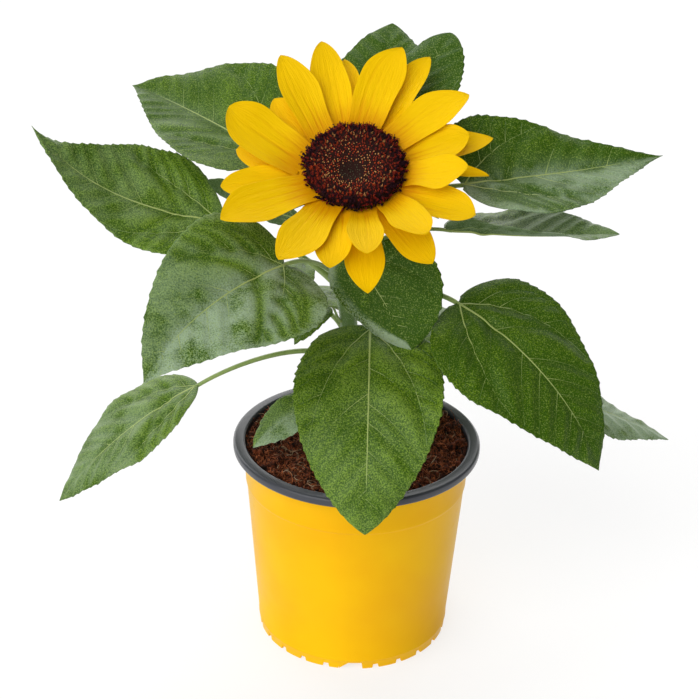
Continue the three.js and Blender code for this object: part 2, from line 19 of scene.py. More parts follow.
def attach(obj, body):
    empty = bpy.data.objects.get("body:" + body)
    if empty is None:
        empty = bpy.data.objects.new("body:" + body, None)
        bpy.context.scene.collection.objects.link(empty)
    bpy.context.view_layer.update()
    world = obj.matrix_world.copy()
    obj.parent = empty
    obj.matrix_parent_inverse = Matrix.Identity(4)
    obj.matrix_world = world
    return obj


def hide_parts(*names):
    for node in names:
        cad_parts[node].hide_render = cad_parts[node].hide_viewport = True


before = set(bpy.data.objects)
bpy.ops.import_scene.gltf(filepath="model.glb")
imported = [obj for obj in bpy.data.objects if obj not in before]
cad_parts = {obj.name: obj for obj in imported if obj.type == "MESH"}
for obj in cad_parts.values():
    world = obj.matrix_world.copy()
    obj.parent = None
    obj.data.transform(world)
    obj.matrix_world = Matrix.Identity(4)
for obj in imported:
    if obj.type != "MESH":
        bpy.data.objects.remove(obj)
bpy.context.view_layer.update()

# # # # #

Written instruction:
Give again, word for word, the lines of the listing, starting at its first line and ending with the line containing "obj.parent = empty".

Response for this exercise:
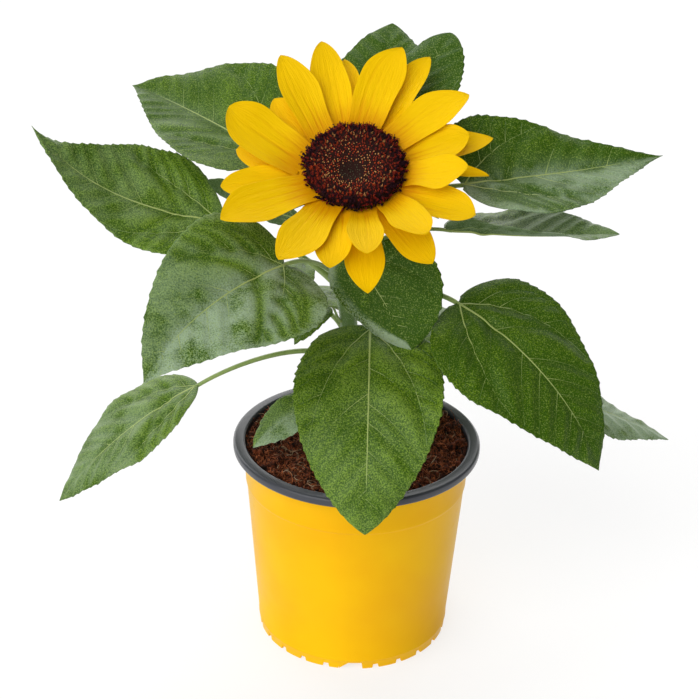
Continue the three.js and Blender code for this object: part 2, from line 19 of scene.py. More parts follow.
def attach(obj, body):
    empty = bpy.data.objects.get("body:" + body)
    if empty is None:
        empty = bpy.data.objects.new("body:" + body, None)
        bpy.context.scene.collection.objects.link(empty)
    bpy.context.view_layer.update()
    world = obj.matrix_world.copy()
    obj.parent = empty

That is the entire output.